Earlier this year, car sales looked decidedly weak – they were down 12.4% in the first three months of 2018 to be precise. Then they rallied in April for the first time in a year – a whole 10% better than April 2017. However, no one is predicting a huge upswing in the near future to compensate for a market where people are less willing to buy diesel cars and uncertain about the impact of Brexit.
Deals, deals and more deals
When the market isn’t exactly bounding, there’s a huge temptation for the industry to offer discounts to keep cash moving through the system. Whether it’s an attractive discount off the list price (for instance over 10% off this Toyota) or sweeteners to make the finance look more attractive (several manufacturers pay a contribution to the deposit – like this Audi TT) it pays to shop around.
But what are the implications for insurers?
Insurers value cars according to their list price determined by Glasses Guide which lists the second hand values of each make, models and year of vehicle. It’s this figure which is offered to motorists by their insurer in the event of a ‘write off’ or total loss of vehicle.
As a specialist in GAP insurance, we keep a close watch on new and second hand values – after all several GAP insurance policies are based on making up the difference between these values and getting people back on the road.
If GAP insurance covers the cost of a replacement vehicle matching the original vehicle specification, then surely the costs (and risk) to the GAP insurer is reduced.
However, that’s not the only purpose of GAP insurance. Finance and contract GAP insurance ensures that people who have vehicle finance of one kind or another don’t end up finding significant sums themselves to settle their outstanding finance balance in the event of a total loss.

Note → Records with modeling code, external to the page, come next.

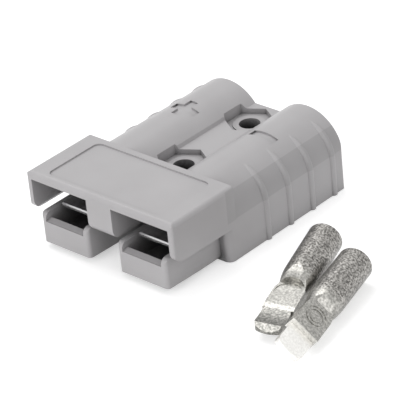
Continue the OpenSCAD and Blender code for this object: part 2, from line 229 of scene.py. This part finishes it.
mottle, inside, outside = effect_group("slow mottle",
                                       [("Scale", 90.0), ("Low", 0.9), ("High", 1.0)], ["Factor"])
where = put(mottle, "ShaderNodeTexCoord")
noise = put(mottle, "ShaderNodeTexNoise")
spread = put(mottle, "ShaderNodeMapRange")
mottle.links.new(where.outputs["Object"], noise.inputs["Vector"])
mottle.links.new(inside.outputs["Scale"], noise.inputs["Scale"])
mottle.links.new(noise.outputs["Fac"], spread.inputs["Value"])
spread.inputs["From Min"].default_value = 0.3
spread.inputs["From Max"].default_value = 0.7
mottle.links.new(inside.outputs["Low"], spread.inputs["To Min"])
mottle.links.new(inside.outputs["High"], spread.inputs["To Max"])
mottle.links.new(spread.outputs["Result"], outside.inputs["Factor"])
print("effects:", grain.name, "and", mottle.name)


def use_effect(tree, group, **values):
    node = put(tree, "ShaderNodeGroup", node_tree=group)
    for label, value in values.items():
        node.inputs[label].default_value = value
    return node

# %% [markdown]
# ## Helpers for finishes
# A finish often needs a colour between two tones, a bump from a height, and its
# place on a piece. Each is one short function here.

# %% Helpers for finishes
def tinted(tree, factor, dark, light):
    mix = put(tree, "ShaderNodeMix", data_type="RGBA")
    mix.inputs["A"].default_value = (*dark, 1)
    mix.inputs["B"].default_value = (*light, 1)
    tree.links.new(factor, mix.inputs["Factor"])
    return mix.outputs["Result"]


def raised(tree, height, distance_mm, strength=1.0):
    bump = put(tree, "ShaderNodeBump")
    bump.inputs["Distance"].default_value = distance_mm * MM
    bump.inputs["Strength"].default_value = strength
    tree.links.new(height, bump.inputs["Height"])
    return bump.outputs["Normal"]


def dress(name, material):
    slots = nodes[name].data.materials
    slots.clear()
    slots.append(material)


print("finishes can go on", len(nodes), "pieces")

# %% [markdown]
# ## Moulded plastic
# The housing is a mid grey polycarbonate with a satin skin: a little sheen, a grain too fine to see by
# eye, and a faint mottle. Each outer flank carries a slightly darker band of painted shade, which stands
# in for the darker reflection that the flank catches. The band follows the angle about the crown's axis.
# Ambient Occlusion paints shade into the colour inside the cavities, where little light gets in.

# %% Housing plastic
pole_x, crown_r, crown_top, body_front = 9.95 * MM, 8.25 * MM, 15.5 * MM, 14.5 * MM
painted_shade_band_from, painted_shade_band_to = math.radians(46.0), math.radians(81.6)
painted_shade_band_drop = 0.12
cavity_shade_reach = 8.0 * MM

plastic, tree, shader = new_material("satin grey plastic")
where = put(tree, "ShaderNodeTexCoord")
split = put(tree, "ShaderNodeSeparateXYZ")
tree.links.new(where.outputs["Object"], split.inputs["Vector"])
# painted shade: a darker band on each outer flank, found from the angle about the crown's axis
outward = math_node(tree, "SUBTRACT", math_node(tree, "ABSOLUTE", split.outputs["X"]), pole_x)
above = math_node(tree, "SUBTRACT", split.outputs["Z"], crown_top - crown_r)
turn = math_node(tree, "ARCTAN2", outward, above)
painted_shade_band = math_node(tree, "MULTIPLY", math_node(tree, "GREATER_THAN", turn, painted_shade_band_from),
                 math_node(tree, "LESS_THAN", turn, painted_shade_band_to))
painted_shade_band = math_node(tree, "MULTIPLY", painted_shade_band, math_node(tree, "GREATER_THAN", split.outputs["Y"], body_front))

tone = use_effect(tree, mottle, Scale=110.0, Low=0.0, High=1.0)
grey = tinted(tree, tone.outputs["Factor"], (0.440, 0.428, 0.436), (0.470, 0.458, 0.466))
# painted shade: Ambient Occlusion darkens the colour in cavities, creases and recesses
cavity_shade_ao = put(tree, "ShaderNodeAmbientOcclusion", samples=8)
cavity_shade_ao.inputs["Distance"].default_value = cavity_shade_reach
cavity_shade_ramp = put(tree, "ShaderNodeMapRange")
cavity_shade_ramp.inputs["From Min"].default_value = 0.20
cavity_shade_ramp.inputs["From Max"].default_value = 0.52
cavity_shade_ramp.inputs["To Min"].default_value = 0.02
tree.links.new(cavity_shade_ao.outputs["AO"], cavity_shade_ramp.inputs["Value"])
cavity_shade_factor = cavity_shade_ramp.outputs["Result"]
level = math_node(tree, "MULTIPLY", cavity_shade_factor,
                  math_node(tree, "SUBTRACT", 1.0, math_node(tree, "MULTIPLY", painted_shade_band, painted_shade_band_drop)))
shade = put(tree, "ShaderNodeVectorMath", operation="SCALE")
tree.links.new(grey, shade.inputs[0])
tree.links.new(level, shade.inputs["Scale"])
tree.links.new(shade.outputs["Vector"], shader.inputs["Base Color"])
skin = use_effect(tree, grain, Scale=5200.0, Detail=2.0)
tree.links.new(raised(tree, skin.outputs["Height"], 0.006, 0.5), shader.inputs["Normal"])
sheen = use_effect(tree, mottle, Scale=300.0, Low=0.30, High=0.38)
tree.links.new(sheen.outputs["Factor"], shader.inputs["Roughness"])
shader.inputs["IOR"].default_value = 1.5
dress("housing", plastic)
print("housing dressed")

# %% [markdown]
# ## Spring steel
# The leaf springs are cut from bright rolled strip, so fine streaks run along
# their length. Noise squeezed in two directions draws them. An anisotropic
# shader could too, but it needs a tangent along the strip.

# %% Springs
steel, tree, shader = new_material("bright spring steel")
shader.inputs["Metallic"].default_value = 1.0
where = put(tree, "ShaderNodeTexCoord")
squeeze = put(tree, "ShaderNodeMapping")
squeeze.inputs["Scale"].default_value = (9000.0, 300.0, 9000.0)
streaks = put(tree, "ShaderNodeTexNoise")
streaks.inputs["Scale"].default_value = 1.0
tree.links.new(where.outputs["Object"], squeeze.inputs["Vector"])
tree.links.new(squeeze.outputs["Vector"], streaks.inputs["Vector"])
streaky = tinted(tree, streaks.outputs["Fac"], (0.60, 0.60, 0.61), (0.80, 0.80, 0.81))
tree.links.new(streaky, shader.inputs["Base Color"])
shader.inputs["Roughness"].default_value = 0.25
for side in ("left", "right"):
    dress("spring_" + side, steel)
print("springs dressed")

# %% [markdown]
# ## Silver-plated copper
# The contacts were tumbled before plating, so the barrels have a coarse grain, while the pad and the tip
# were pressed smooth. The barrel's colour is also painted much darker and the pad's a middle tone, as
# painted dark reflection of the surroundings that the plating mirrors. The tip's colour is painted light:
# a painted highlight on the right contact and painted shade on the left one. The place along the contact's
# own axis drives the tone and the grain. Each contact lies at its own angle and gets its own material.

# %% Contacts
def plating(name, at_mm, heading, painted_tip_dark, painted_tip_light):
    material, tree, shader = new_material("silver plating " + name)
    axis = (-math.sin(math.radians(heading)), math.cos(math.radians(heading)), 0.0)
    where = put(tree, "ShaderNodeTexCoord")
    along = put(tree, "ShaderNodeVectorMath", operation="DOT_PRODUCT")
    tree.links.new(where.outputs["Object"], along.inputs[0])
    along.inputs[1].default_value = axis
    start = (at_mm[0] * axis[0] + at_mm[1] * axis[1]) * MM
    place = math_node(tree, "SUBTRACT", along.outputs["Value"], start)

    def step(low_mm, high_mm):
        ramp = put(tree, "ShaderNodeMapRange", interpolation_type="SMOOTHSTEP")
        ramp.inputs["From Min"].default_value = low_mm * MM
        ramp.inputs["From Max"].default_value = high_mm * MM
        tree.links.new(place, ramp.inputs["Value"])
        return ramp.outputs["Result"]

    barrel, tip_to_pad = step(1.2, 3.4), step(-8.1, -7.7)
    coarse = use_effect(tree, grain, Scale=2600.0, Detail=4.0)
    speckle = put(tree, "ShaderNodeMapRange")
    speckle.inputs["From Min"].default_value = 0.12
    speckle.inputs["From Max"].default_value = 0.42
    tree.links.new(coarse.outputs["Speckle"], speckle.inputs["Value"])
    # painted dark reflection: barrel and pad tones are darkened over a real speckled grain; the tip tone
    # is painted shade or a painted highlight
    barrel_grain_and_dark_reflection = tinted(tree, speckle.outputs["Result"], (0.09, 0.086, 0.08), (0.50, 0.485, 0.46))
    pad_dark_reflection = tinted(tree, speckle.outputs["Result"], (0.26, 0.255, 0.24), (0.52, 0.51, 0.48))
    tip_painted_light = tinted(tree, speckle.outputs["Result"], painted_tip_dark, painted_tip_light)

    def blend(factor, a, b):
        mix = put(tree, "ShaderNodeMix", data_type="RGBA")
        tree.links.new(factor, mix.inputs["Factor"])
        tree.links.new(a, mix.inputs["A"])
        tree.links.new(b, mix.inputs["B"])
        return mix.outputs["Result"]

    tree.links.new(blend(barrel, blend(tip_to_pad, tip_painted_light, pad_dark_reflection), barrel_grain_and_dark_reflection), shader.inputs["Base Color"])
    bump = raised(tree, coarse.outputs["Height"], 0.12, 1.0)
    strength = math_node(tree, "ADD", math_node(tree, "MULTIPLY", barrel, 0.85), 0.12)
    tree.links.new(strength, bump.node.inputs["Strength"])
    tree.links.new(bump, shader.inputs["Normal"])
    shader.inputs["Metallic"].default_value = 1.0
    shader.inputs["Roughness"].default_value = 0.32
    dress(name, material)


# place and heading are those of the CAD; the left contact's tip gets painted shade, the right contact's
# tip a painted highlight
painted_shade_tip = (0.14, 0.14, 0.13), (0.36, 0.35, 0.33)
painted_highlight_tip = (0.82, 0.81, 0.78), (0.97, 0.96, 0.93)
plating("contact_left", (36.6, 11.0), 18.4, *painted_shade_tip)
plating("contact_right", (45.2, 7.55), 14.8, *painted_highlight_tip)
print("contacts dressed")
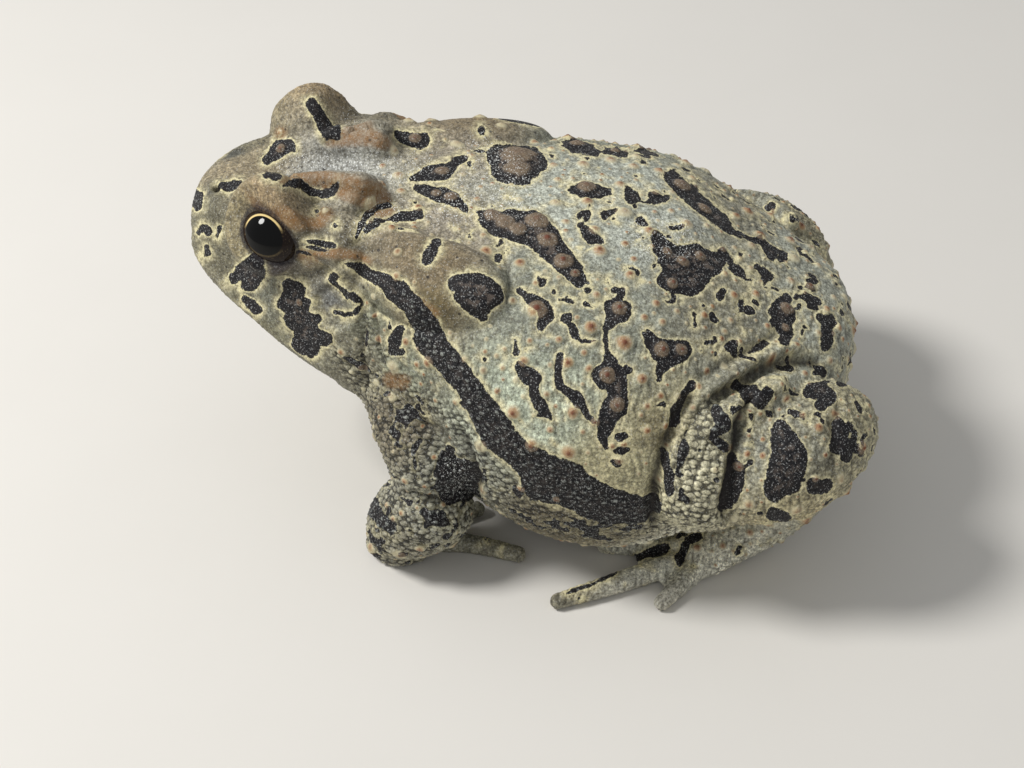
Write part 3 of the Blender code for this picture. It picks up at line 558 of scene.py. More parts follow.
# Ridges and grooves of the skin: rise in millimetres, then the string of discs.
# Where no disc is wider than FINE_CREASE, the edge is narrow.
FINE_CREASE = 1.2
FINE_EDGE = 0.28
WIDE_EDGE = 0.7
# Grooves, with a minus rise, are also darkened with painted shade
RIDGES = {
    "temple ridge": (0.55, [
        (306, 264, 4), (322, 258, 5), (340, 256, 5), (358, 259, 5), (372, 264, 4),
    ]),
    "fold over the thigh": (0.7, [
        (700, 395, 4), (718, 383, 4), (737, 372, 5), (760, 358, 5), (784, 347, 5),
        (797, 350, 4),
    ]),
    "crease under the fold": (-0.7, [
        (716, 396, 4), (737, 384, 4), (762, 368, 5), (790, 360, 4), (815, 362, 4),
    ]),
    "thigh crease": (-1.1, [
        (752, 398, 2.5), (741, 420, 4), (735, 450, 4.5), (730, 480, 5), (724, 512, 4),
    ]),
    "heel crease": (-0.5, [(829, 470, 2), (836, 446, 3), (832, 424, 2.5), (838, 406, 2)]),
    "second fold": (-0.45, [(702, 376, 1.6), (728, 362, 2), (752, 348, 2.4), (776, 334, 2)]),
    "hip crease": (-0.9, [
        (690, 398, 3), (676, 420, 3.5), (664, 446, 3.5), (656, 472, 3.5), (652, 500, 4),
        (654, 520, 4),
    ]),
    "armpit": (-0.7, [(462, 432, 1.6), (471, 455, 2.4), (479, 485, 3.4)]),
    "arm crease": (-0.4, [(424, 424, 1.4), (438, 428, 1.8), (449, 440, 1.4)]),
    "elbow crease": (-0.35, [(398, 478, 1.4), (404, 492, 2), (416, 502, 1.6)]),
    "gland crease": (-0.25, [(488, 230, 0.8), (503, 251, 1), (511, 278, 1.1), (507, 303, 0.8)]),
    "lid knob": (0.65, [(327, 216, 5)]),
    "brow": (0.75, [(247, 192, 3), (266, 201, 4), (287, 216, 4.5), (302, 230, 4.5)]),
    "near crest": (0.9, [(296, 181, 2.4), (330, 179, 3.5), (360, 182, 5), (376, 188, 7)]),
    "far crest": (0.8, [(322, 138, 2.4), (345, 129, 3), (368, 127, 4), (388, 131, 4)]),
    "gland pad": (0.2, [
        (385, 245, 14), (410, 255, 26), (440, 268, 34), (465, 278, 32), (480, 285, 24),
    ]),
    "throat fold": (-0.5, [(362, 300, 0.9), (364, 325, 1.3), (362, 350, 1.5), (366, 374, 1.3)]),
    "throat fold rear": (-0.4, [(373, 306, 0.9), (378, 330, 1.2), (381, 354, 1.2)]),
    "snout crease": (-0.12, [(243, 198, 0.8), (240, 224, 0.9), (243, 250, 0.8)]),
    "jaw crease": (-0.14, [(218, 263, 0.7), (227, 278, 0.8), (238, 296, 0.7)]),
}

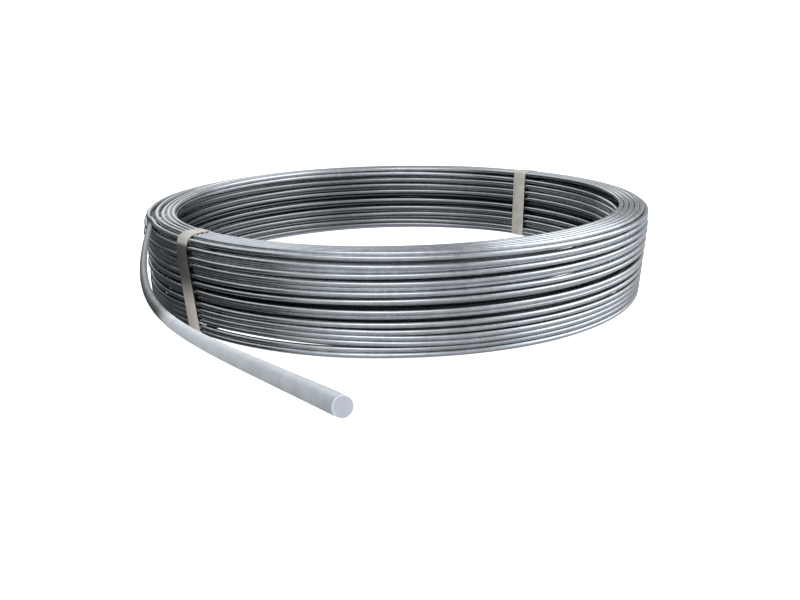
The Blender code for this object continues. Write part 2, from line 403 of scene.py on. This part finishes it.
# Brightness round the studio, as (azimuth, level), for each height of the walls.
BRIGHTEST = 2.0
FLOOR_LEVELS = [(-180, 0.03), (-146, 0.03), (-130, 0.42), (-112, 0.53), (-60, 0.47), (-16, 0.46),
                (20, 0.52), (74, 0.50), (92, 0.34), (104, 0.12), (140, 0.05), (180, 0.03)]
WALL_LEVELS = [(-180, 0.12), (-146, 0.09), (-130, 0.52), (-60, 0.52), (-12, 1.60), (26, 1.70),
               (44, 0.60), (58, 0.36), (90, 0.32), (97, 1.05), (108, 1.05), (118, 0.40), (132, 0.10),
               (164, 0.08), (180, 0.12)]
HIGH_LEVELS = [(-180, 0.88), (-165, 0.78), (-150, 0.58), (-142, 0.55), (-128, 0.95), (-114, 2.00),
               (-84, 1.85), (-70, 0.95), (-56, 0.48), (-44, 0.32), (-30, 0.65), (-14, 1.95),
               (20, 1.85), (36, 1.80), (50, 1.05), (64, 0.45), (90, 0.42), (104, 0.95), (120, 0.80),
               (150, 0.80), (165, 0.88), (180, 0.88)]
STEEP_LEVEL = 0.28
CEILING_LEVEL = 0.36
# Each list takes over from the one below it between two heights, from -1 straight down to 1 straight up.
STUDIO_LEVELS = [(FLOOR_LEVELS, (-0.80, -0.60)), (WALL_LEVELS, (0.02, 0.12)),
                 (HIGH_LEVELS, (0.44, 0.52))]
CEILING_HEIGHTS = (0.89, 0.93)
FILL = 2.0                   # soft light added for the matt surfaces from low down, as a share of the rest
FILL_HEIGHTS = (0.95, 0.10)
LIGHT_TINT = (0.95, 0.985, 1.02, 1)
WHITE = (1, 1, 1, 1)
BACKGROUND_LEVEL = 1.05
FLOOR_SPAN = 30              # metres
FLOOR_GLOW = 0.97
FLOOR_PAPER = (0.8, 0.8, 0.8, 1)


def read_levels(tree, value, levels, reach):
    """A level read from a list of (place, level), where value runs from -reach to reach as the places do."""
    ramp = add_node(tree, "ShaderNodeValToRGB")
    elements = ramp.color_ramp.elements
    while len(elements) < len(levels):
        elements.new(0.5)
    for element, (place, level) in zip(elements, levels):
        element.position = (place + reach) / (2 * reach)
        element.color = (level / BRIGHTEST,) * 3 + (1,)
    share = math_node(tree, "DIVIDE", math_node(tree, "ADD", value, reach), 2 * reach)
    tree.links.new(share, ramp.inputs[0])
    return math_node(tree, "MULTIPLY", ramp.outputs[0], BRIGHTEST)


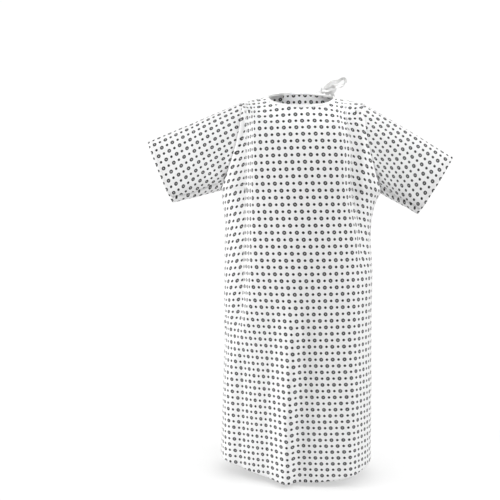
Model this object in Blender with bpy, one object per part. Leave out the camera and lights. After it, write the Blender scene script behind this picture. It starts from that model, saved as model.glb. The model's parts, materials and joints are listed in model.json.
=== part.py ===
"""Patient gown: a back-opening hospital gown hung in its worn shape.

Metres, +Z up. The wearer faces -Y, so the wearer's right side is at -X. The origin is at the
shoulders, midway between the two sides of the neck. The cloth is a shell on each node's middle
surface, thicker than real cloth so that it is a solid.
"""

import math

import bpy
import numpy as np

# Cloth and its seams
CLOTH = 0.0024
SEAM_GAP = 0.0004
SLEEVE_SEAM = 0.0032
FLAP_SEAM = 0.0012
LAYER = 0.0064

# Body, as heights and as half-widths from the middle
HEM_HEIGHT = -1.085
FRONT_HEM_DIP = 0.020
FLAP_TOP = -0.400
ARMPIT_HEIGHT = -0.283
SKIRT_HALF_WIDTH = 0.216
ARMPIT_HALF_WIDTH = 0.234
SHOULDER_HALF_WIDTH = 0.174
SHOULDER_DROP = 0.024
ARMHOLE_HALF_DEPTH = 0.072

# Depth of the front and of the back from the side seams
FRONT_CHEST_DEPTH = 0.132
FRONT_HEM_DEPTH = 0.150
BACK_CHEST_DEPTH = 0.118
BACK_HEM_DEPTH = 0.140
ROUNDNESS = 0.86

# Neck
NECK_HALF_WIDTH = 0.093
FRONT_NECK_DROP = 0.042
FRONT_NECK_DEPTH = 0.084
BACK_NECK_RISE = 0.020
BACK_NECK_DEPTH = 0.080
BINDING_HEIGHT = 0.0075
BINDING_THICKNESS = 0.0032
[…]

In a personal contract purchase example, the new car might be discounted quite considerably. This means the up front costs are lower – but the final payment required to take ownership of the car at the end of the contract term (often 3 years) will not be reduced. This residual value is decided at the start of the contract – but in the event of an incident a couple of years down the line the insurer will refer to Glasses Guide for a valuation of the vehicle and this won’t necessarily be in line with the manufacturer’s predictions. So there is a potential for a big difference in values between the prediction at the outset of the contract and the actual Glasses Guide value.
Our analysis is that GAP insurance could become a much more unpredictable market. It’s more important for the consumer (over 80% of new cars are bought with some form of finance in the last 12 months) but also important for the GAP insurer to recognize the risks of the softening car market and adjust accordingly.